写真 オフリド湖畔の村リンの遠景。鉄道の汽笛が旅情をかき立てる

 『Travel』のライター陣の中でも、秘境と呼ばれそうな玄人好みの場所を選ぶことが多いパリ在住の筆者。今回は、バルカン半島南西部に位置する小国アルバニアと、旧ユーゴスラビアのマケドニアとの国境に位置するオフリド湖の湖畔の小さな村リンを訪れました。イスラム教徒が7割を占め、1990年代までは共産主義政権下で鎖国状態にあったアルバニアは、長らくヨーロッパの最貧国として知られてきました。近年はようやく民主化と市場経済化の成果が出ているそうですが、果たして筆者好みの場所だったのでしょうか。

 紛争が終わった旧ユーゴスラビア諸国の歴史都市が観光ブームに沸く中で、バルカン半島の原風景をとどめていると期待して選んだアルバニア。首都ティラナからレンタカーで悪路を南下し、一路オフリド湖を目指します。およそ200万年前から400万年前に形成されたという世界最古の湖のひとつで、その美観と独自の生態系から世界遺産に認定されています。写真でも、穏やかな湖面とリン村の家屋の茶褐色の屋根のコントラストが、南欧の強い日差しに美しく映えていますね。 村に足を踏み入れれば、今も素朴な生活を送る人々が人なつこい笑顔で迎え入れてくれました。多民族が共存してきたバルカン半島の良き伝統を象徴するかのように、小さな村にイスラム教徒とキリスト教徒が共存している姿は、特に筆者の心を打ったようです。旧ユーゴで起きた悲劇を考えれば、筆者をしてこの村を「アルバニアの真珠」とまで言わしめたのも理解できる気がします。(M)

 I headed south from tourist-packed Kotor, Montenegro. Kotor, still quiet six years ago, has become like Dubrovnik, Croatia. And Dubrovnik, already busy six years ago, has now become like Shinjuku Station according to friends who visited over the summer.

 To get away from the crowds, I decided to try Albania, before the Albanian coast becomes like Croatia and Montenegro.

 Earlier, in Paris where I live, I looked for a guidebook. I found only one with a not very detailed map of the country. That's fine, I love to go my own way, but in this case, a make-it-up-as-you-go-along trip turned out to be too ambitious.

 The morning of my departure from Tirana, the capital of Albania, I learned from Piro Milo at the rent-a-car office that the road I had planned to take was in terrible shape.

 From the beginning I was determined to avoid driving through the capital, notoriously clogged with old Mercedes. Donkeys were the preferred means of transport in Tirana up to 20 years ago and the drivers there are considered the worst in Europe.

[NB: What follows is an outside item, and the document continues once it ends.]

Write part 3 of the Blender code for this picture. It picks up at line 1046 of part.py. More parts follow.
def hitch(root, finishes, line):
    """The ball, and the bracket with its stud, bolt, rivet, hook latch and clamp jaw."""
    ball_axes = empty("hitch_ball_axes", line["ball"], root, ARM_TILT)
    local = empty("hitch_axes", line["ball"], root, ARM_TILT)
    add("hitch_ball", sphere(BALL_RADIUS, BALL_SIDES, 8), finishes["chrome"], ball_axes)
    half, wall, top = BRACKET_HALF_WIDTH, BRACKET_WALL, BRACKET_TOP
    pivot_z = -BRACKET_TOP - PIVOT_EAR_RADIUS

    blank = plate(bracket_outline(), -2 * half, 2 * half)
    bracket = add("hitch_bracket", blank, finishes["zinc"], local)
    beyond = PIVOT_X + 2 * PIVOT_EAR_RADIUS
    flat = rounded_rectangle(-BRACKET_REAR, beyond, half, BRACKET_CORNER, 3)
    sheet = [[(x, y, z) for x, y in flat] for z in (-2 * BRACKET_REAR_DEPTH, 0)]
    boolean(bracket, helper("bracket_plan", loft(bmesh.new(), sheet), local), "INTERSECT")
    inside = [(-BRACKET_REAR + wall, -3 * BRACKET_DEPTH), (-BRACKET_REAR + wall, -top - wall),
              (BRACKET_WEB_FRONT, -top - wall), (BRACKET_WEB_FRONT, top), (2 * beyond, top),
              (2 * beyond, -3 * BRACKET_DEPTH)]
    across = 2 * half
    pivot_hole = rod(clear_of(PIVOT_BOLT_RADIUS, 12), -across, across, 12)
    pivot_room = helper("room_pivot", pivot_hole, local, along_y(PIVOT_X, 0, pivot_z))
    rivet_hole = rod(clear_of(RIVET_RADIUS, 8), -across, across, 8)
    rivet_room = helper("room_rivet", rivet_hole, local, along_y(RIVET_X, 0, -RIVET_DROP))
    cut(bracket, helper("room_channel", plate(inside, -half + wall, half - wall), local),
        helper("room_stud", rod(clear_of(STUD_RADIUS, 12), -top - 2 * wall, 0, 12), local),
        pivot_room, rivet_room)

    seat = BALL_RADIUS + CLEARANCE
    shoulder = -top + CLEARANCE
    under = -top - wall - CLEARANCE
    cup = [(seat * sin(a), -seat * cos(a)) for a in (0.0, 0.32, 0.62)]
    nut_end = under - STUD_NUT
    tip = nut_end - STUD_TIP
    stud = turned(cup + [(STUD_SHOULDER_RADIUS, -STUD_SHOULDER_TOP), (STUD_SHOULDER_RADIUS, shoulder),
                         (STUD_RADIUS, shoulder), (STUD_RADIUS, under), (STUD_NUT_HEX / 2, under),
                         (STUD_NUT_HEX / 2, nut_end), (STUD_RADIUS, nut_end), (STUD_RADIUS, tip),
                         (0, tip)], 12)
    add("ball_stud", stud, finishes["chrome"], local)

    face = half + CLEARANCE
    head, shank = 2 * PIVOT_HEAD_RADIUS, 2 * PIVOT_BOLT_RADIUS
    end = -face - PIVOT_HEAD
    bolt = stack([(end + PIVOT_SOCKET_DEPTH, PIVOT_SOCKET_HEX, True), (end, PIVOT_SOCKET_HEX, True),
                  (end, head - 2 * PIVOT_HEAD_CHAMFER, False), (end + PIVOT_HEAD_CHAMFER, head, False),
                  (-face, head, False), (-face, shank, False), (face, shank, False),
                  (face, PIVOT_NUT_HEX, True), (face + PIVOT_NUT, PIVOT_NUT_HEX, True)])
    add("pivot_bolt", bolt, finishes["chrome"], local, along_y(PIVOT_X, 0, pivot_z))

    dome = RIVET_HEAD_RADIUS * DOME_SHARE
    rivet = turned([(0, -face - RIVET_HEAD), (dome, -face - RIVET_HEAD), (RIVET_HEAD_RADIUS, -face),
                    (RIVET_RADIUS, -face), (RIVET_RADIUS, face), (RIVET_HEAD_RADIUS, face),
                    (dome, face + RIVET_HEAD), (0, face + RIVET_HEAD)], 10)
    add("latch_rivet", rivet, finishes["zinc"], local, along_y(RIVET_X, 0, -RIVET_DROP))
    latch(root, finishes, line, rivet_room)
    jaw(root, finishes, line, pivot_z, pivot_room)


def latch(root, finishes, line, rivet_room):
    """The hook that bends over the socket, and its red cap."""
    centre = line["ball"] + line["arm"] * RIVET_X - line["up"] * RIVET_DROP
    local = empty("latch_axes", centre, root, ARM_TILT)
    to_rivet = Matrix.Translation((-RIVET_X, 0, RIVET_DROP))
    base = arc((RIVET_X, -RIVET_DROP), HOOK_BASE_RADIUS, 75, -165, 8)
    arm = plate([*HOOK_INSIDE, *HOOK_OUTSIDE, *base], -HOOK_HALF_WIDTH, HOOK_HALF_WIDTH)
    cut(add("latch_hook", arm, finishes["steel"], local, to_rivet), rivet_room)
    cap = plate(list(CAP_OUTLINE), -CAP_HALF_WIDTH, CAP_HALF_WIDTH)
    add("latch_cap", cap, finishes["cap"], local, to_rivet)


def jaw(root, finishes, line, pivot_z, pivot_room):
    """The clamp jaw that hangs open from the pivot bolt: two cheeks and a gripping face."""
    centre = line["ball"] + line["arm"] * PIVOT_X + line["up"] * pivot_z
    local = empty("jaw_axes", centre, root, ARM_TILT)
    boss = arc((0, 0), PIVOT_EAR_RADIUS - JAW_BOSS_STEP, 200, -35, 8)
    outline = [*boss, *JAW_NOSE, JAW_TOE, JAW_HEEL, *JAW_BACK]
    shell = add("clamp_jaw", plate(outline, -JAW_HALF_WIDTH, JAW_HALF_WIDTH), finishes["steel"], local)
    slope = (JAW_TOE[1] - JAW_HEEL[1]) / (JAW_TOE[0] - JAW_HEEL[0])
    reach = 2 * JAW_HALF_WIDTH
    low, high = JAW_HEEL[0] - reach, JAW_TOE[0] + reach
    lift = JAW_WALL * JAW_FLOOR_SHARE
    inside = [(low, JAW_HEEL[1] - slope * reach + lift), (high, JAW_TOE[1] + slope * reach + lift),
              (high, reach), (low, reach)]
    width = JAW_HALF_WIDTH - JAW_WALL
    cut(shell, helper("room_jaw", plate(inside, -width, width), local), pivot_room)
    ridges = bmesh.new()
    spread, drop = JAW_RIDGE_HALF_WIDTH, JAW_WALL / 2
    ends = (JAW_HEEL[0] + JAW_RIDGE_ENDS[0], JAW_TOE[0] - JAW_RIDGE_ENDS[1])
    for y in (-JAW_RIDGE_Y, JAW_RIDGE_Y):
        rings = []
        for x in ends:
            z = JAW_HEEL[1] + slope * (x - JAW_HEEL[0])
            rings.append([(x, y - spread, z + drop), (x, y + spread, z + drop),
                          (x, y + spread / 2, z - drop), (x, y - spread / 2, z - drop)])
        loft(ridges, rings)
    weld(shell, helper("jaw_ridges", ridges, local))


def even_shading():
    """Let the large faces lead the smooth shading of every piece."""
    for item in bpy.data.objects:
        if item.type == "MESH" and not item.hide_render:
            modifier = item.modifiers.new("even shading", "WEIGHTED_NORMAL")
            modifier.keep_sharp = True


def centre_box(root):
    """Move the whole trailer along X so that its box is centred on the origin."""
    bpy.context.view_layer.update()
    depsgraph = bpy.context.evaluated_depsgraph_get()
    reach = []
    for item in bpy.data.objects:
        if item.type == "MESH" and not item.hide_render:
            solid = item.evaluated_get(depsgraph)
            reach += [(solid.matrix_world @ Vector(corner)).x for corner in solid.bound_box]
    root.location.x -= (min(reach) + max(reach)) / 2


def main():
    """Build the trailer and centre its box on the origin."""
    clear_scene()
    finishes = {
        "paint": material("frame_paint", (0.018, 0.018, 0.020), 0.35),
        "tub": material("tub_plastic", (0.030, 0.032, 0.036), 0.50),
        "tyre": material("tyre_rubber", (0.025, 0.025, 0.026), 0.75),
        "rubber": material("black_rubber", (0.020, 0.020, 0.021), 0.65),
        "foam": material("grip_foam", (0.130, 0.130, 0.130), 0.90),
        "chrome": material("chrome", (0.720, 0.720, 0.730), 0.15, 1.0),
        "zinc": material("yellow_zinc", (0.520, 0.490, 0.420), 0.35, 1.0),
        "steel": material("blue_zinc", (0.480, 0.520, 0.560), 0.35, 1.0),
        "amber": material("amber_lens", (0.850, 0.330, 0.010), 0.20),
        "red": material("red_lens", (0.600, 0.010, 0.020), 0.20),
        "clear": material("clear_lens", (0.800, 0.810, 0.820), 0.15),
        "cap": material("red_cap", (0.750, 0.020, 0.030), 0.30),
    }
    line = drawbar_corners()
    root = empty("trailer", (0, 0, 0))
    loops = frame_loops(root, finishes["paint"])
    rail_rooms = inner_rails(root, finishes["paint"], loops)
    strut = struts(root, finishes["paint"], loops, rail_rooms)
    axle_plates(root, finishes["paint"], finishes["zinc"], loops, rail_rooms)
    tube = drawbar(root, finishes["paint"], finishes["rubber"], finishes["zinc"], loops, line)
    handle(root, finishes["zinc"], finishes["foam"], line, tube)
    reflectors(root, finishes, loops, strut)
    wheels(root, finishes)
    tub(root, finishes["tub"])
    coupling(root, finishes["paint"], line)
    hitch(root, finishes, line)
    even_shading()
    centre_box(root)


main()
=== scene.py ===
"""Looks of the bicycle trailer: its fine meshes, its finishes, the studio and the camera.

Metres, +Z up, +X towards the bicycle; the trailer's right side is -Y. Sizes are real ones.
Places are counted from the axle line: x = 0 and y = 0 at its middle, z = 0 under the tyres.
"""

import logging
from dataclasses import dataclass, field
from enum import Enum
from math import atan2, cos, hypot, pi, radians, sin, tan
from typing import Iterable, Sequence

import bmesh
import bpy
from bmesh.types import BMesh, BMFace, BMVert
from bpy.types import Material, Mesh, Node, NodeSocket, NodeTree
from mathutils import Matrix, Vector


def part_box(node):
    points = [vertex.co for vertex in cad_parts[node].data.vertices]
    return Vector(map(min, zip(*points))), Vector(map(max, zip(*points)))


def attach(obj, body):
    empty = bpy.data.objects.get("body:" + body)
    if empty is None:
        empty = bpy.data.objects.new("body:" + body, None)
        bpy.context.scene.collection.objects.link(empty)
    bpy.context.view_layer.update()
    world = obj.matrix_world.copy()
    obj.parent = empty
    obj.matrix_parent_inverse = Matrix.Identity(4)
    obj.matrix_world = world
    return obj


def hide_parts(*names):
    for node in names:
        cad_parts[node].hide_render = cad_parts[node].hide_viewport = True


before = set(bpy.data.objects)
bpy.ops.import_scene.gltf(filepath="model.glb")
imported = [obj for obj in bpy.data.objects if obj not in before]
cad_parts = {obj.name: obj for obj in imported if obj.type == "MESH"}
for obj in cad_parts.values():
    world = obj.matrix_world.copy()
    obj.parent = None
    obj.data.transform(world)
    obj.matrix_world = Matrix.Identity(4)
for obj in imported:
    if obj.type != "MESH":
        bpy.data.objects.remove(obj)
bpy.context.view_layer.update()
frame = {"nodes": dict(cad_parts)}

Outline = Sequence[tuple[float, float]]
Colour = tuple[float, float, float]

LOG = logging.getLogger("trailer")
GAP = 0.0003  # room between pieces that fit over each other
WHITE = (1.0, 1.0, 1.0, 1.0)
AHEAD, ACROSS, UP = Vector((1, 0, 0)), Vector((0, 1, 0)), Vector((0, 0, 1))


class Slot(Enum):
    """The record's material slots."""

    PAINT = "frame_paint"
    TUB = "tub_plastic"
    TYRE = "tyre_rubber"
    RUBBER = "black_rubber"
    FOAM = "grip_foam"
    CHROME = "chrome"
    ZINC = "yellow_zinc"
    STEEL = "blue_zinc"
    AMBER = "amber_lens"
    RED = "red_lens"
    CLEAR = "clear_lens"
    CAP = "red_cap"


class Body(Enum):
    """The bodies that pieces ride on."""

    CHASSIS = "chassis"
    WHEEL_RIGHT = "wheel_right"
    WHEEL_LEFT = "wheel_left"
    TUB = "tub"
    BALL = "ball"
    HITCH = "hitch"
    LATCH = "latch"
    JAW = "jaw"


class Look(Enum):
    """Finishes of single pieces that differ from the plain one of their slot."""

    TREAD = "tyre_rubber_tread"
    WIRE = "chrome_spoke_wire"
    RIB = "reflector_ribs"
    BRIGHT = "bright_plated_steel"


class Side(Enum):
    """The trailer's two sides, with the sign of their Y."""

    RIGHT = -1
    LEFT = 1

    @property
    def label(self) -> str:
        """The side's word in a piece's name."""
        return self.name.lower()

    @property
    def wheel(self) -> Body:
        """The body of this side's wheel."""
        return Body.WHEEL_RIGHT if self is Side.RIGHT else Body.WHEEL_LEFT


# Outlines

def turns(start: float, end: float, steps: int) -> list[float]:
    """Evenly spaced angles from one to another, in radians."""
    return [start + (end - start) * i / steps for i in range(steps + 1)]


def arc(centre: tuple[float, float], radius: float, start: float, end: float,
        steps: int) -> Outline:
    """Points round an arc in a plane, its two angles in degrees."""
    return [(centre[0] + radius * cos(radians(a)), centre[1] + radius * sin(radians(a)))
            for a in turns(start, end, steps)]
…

 To avoid the stress and maybe a dent or two, I headed east, toward Lake Ohrid, instead of south as originally planned.

 Even the rent-a-car office didn't have a map of the country, but with the general direction settled, I wasn't worried. But this, the "better road," was still a challenge, mountainous, with a lot of hairpin curves.

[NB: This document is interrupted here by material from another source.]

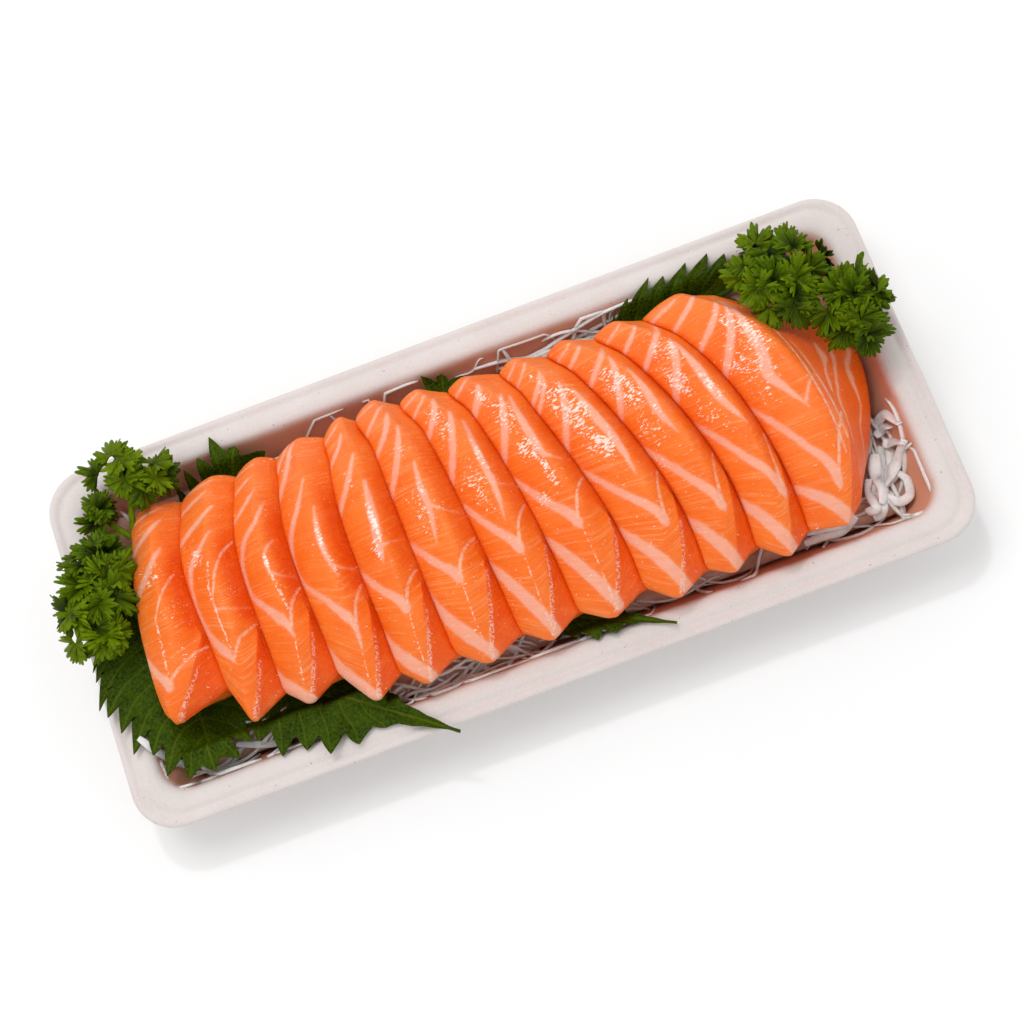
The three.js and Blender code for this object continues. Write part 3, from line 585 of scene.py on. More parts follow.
# the middle V: t at the left groove, t and s at its apex; the near V the same way
MIDDLE = [(0.67, 0.88, 0.3), (0.6, 0.8, 0.44), (0.5, 0.78, 0.62), (0.53, 0.82, 0.64), (0.58, 0.79, 0.61),
    (0.55, 0.76, 0.56), (0.48, 0.74, 0.61), (0.45, 0.72, 0.57), (0.5, 0.8, 0.71), (0.51, 0.83, 0.69),
    (0.49, 0.84, 0.82), (0.52, 0.9, 0.66)]
NEAR = [None, None, (0.84, 1, 0.52), (0.77, 1, 0.59), (0.8, 0.99, 0.56), (0.72, 0.98, 0.54),
    (0.7, 0.98, 0.59), (0.68, 0.97, 0.61), (0.73, 1, 0.73), (0.79, 1, 0.71), (0.78, 1, 0.74),
    (0.83, 0.99, 0.8)]
EDGE_SPECKLES = [0.82, 0.81, 0.78, 0.79, 0.79, 0.73, 0.72, 0.7, 0.78]      # painted highlight along the hard edge: t where its speckles start
# single seams
SEAMS = {
    1: [(THIN, [(0.39, 0.89), (0.44, 0.74), (0.5, 0.59), (0.57, 0.43), (0.63, 0.42)]),
        (DASHED, [(0.6, 0.42), (0.81, 0.35)])],
    2: [(THIN, [(0.32, 1), (0.36, 0.85), (0.42, 0.71), (0.49, 0.58), (0.54, 0.47), (0.59, 0.45)]),
        (DASHED, [(0.38, 0.61), (0.44, 0.54), (0.5, 0.46), (0.59, 0.45), (0.75, 0.44)])],
    3: [(DASHED, [(0.5, 0.62), (0.55, 0.65), (0.63, 0.69), (0.7, 0.7)])],
    12: [(THIN, [(0.25, 0.97), (0.45, 0.86), (0.62, 0.82), (0.8, 0.84)]),
         (THIN, [(0.35, 1), (0.55, 0.93), (0.75, 0.93)])]}
# painted highlights where the wet surface glints: t, s, reach in t, reach in s, share of the surface
GLINTS = [
    [(0.37, 0.45, 0.08, 0.3, 0.5), (0.76, 0.68, 0.05, 0.25, 0.35), (0.56, 0.75, 0.07, 0.25, 0.3)],
    [(0.35, 0.36, 0.05, 0.2, 0.75), (0.5, 0.8, 0.07, 0.15, 0.25)],
    [(0.48, 0.63, 0.05, 0.06, 0.9), (0.47, 0.03, 0.05, 0.06, 0.5)],
    [(0.44, 0.65, 0.08, 0.06, 0.85), (0.55, 0.69, 0.05, 0.08, 0.6), (0.74, 0.63, 0.05, 0.05, 0.5)],
    [(0.47, 0.63, 0.11, 0.08, 1), (0.56, 0.5, 0.05, 0.12, 0.8), (0.3, 0.4, 0.08, 0.2, 0.3)],
    [(0.43, 0.56, 0.06, 0.06, 0.9), (0.49, 0.42, 0.1, 0.22, 0.5), (0.25, 0.53, 0.07, 0.12, 0.5),
     (0.5, 0.75, 0.02, 0.1, 0.5)],
    [(0.37, 0.71, 0.1, 0.08, 0.9), (0.2, 0.4, 0.12, 0.25, 0.6), (0.47, 0.42, 0.12, 0.28, 0.6)],
    [(0.4, 0.5, 0.06, 0.22, 0.95), (0.24, 0.5, 0.14, 0.25, 0.65), (0.5, 0.57, 0.1, 0.08, 0.8),
     (0.58, 0.3, 0.04, 0.18, 0.6), (0.13, 0.35, 0.06, 0.1, 0.8)],
    [(0.3, 0.5, 0.16, 0.32, 0.8), (0.47, 0.5, 0.08, 0.25, 0.9), (0.15, 0.35, 0.06, 0.1, 0.7),
     (0.55, 0.6, 0.06, 0.15, 0.4)],
    [(0.3, 0.42, 0.13, 0.3, 0.85), (0.44, 0.62, 0.05, 0.06, 0.8), (0.48, 0.35, 0.1, 0.25, 0.55),
     (0.6, 0.12, 0.03, 0.1, 0.5)],
    [(0.34, 0.3, 0.1, 0.2, 0.85), (0.22, 0.55, 0.1, 0.25, 0.65), (0.42, 0.64, 0.1, 0.1, 0.9),
     (0.5, 0.35, 0.08, 0.25, 0.45)],
    [(0.27, 0.62, 0.14, 0.25, 0.75), (0.4, 0.38, 0.12, 0.3, 0.55), (0.38, 0.2, 0.06, 0.12, 0.7),
     (0.5, 0.3, 0.08, 0.25, 0.3)]]


def on_top(k, t, s):
    """Point (x, y) on the top of slice k."""
    y = mix(FAR_Y[k - 1], NEAR_Y[k - 1], np.asarray(t, float))
    a, b = groove_x(k - 1, y), groove_x(k, y)
    return np.stack([a + (b - a) * s, y], -1)


FAR_OFF = 99.0             # mm, further than any band reaches


def band_distance(xy, line, widths):
    """Distance in mm from points to a line, less its half width, which varies along it."""
    a, b = line[:-1], line[1:]
    w = np.interp(np.linspace(0, 1, len(line)), np.linspace(0, 1, len(widths)), widths)
    best = np.full(len(xy), FAR_OFF)
    for i in range(len(a)):
        d = b[i] - a[i]
        f = clamp(((xy - a[i]) @ d) / max(d @ d, 1e-9), 0, 1)
        gap = np.hypot(*(xy - a[i] - f[:, None] * d).T) - mix(w[i], w[i + 1], f)
        best = np.minimum(best, gap)
    return best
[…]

 Shortly after passing a fork to Macedonia, I saw a big lake and a small village on the coast. Lake Ohrid sits on the border between Macedonia and Albania.

 Macedonia lays claim to two-thirds of the lake and the Albanians to the rest. It is the deepest lake in the Balkans and, at 4 million years old, considered the oldest lake in the world.

 At last I arrived at Lin. The fields behind the village were decorated with red and green trains that looked like toys. They were slowly traversing the yellow wheat fields. The landscape reminded me of Japan's countryside in the "good old days."

 I parked the rental in front of a relatively new hotel and took a stroll through the village. There were only two main roads but many trails used by shepherds and their flocks.

 From the main road, there were narrow paths leading down to the lakeshore. One extended family lived in several houses along one of the paths.

 The grandmother was spinning wool and binding red onions as her grandchildren played around her. The children's mother was washing dishes in the stream running near the path.

 A beautiful boy about 8 years old, sticking close to his grandmother, told me in English, "My name is Tom." Later, when I took another look at the nearby fields, I wondered, were my "wheat fields" really planted with onions?

モスクと教会の幸福な共存

 There were about 10 small fishing boats on the lake. Locals, I suspected, fishing for their families or to sell to the restaurants or on the road.

 Later I had lunch on the hotel's pier. My waiter recommended a brown trout endemic to Lake Ohrid called a koran in Albanian.

 German motorcyclists eating behind me had lamb cooked in onion sauce, also a local specialty. As I ate, a teenager carrying fish for the hotel jumped onto the pier from a boat.

 Near a mosque I met several young girls, 8 to 10 years old. One, Celina, spoke a little French. She said she studied French at the local elementary school.

 On a hill behind an orthodox church - the church and mosque coexist peacefully here - are the ruins of a 6th century Christian basilica with floor mosaics. The hill used to be an island and the village developed at the foot of the hill, along the lake shore.

 The site was closed but someone called for the caretaker, Mohamed, to come to the cafe. After some short, non-verbal communication, he agreed to escort me to the basilica.

 As we went up the hill, his daughter joined us. The size of the village makes everything easy. Inside the fence, father and daughter took out a small broom and a shovel and started to clear the sands which protected the mosaics.

 Typical Christian 6th century mosaics with symmetrical birds and grapes appeared under the bright sun. Before its destruction, this basilica would have been visible rising in the sky above the village.

 Due to the 500 year occupation by Ottoman Empire from 1385, the majority of Albanians are Muslims, but this is one of the important vestiges of early Christian society in the area.

 After Lin, I drove throughout the country, visiting impressive old towns and archaeological sites. Still, I realized that Lin, an unassuming fishing village, was really one of the pearls of Albania.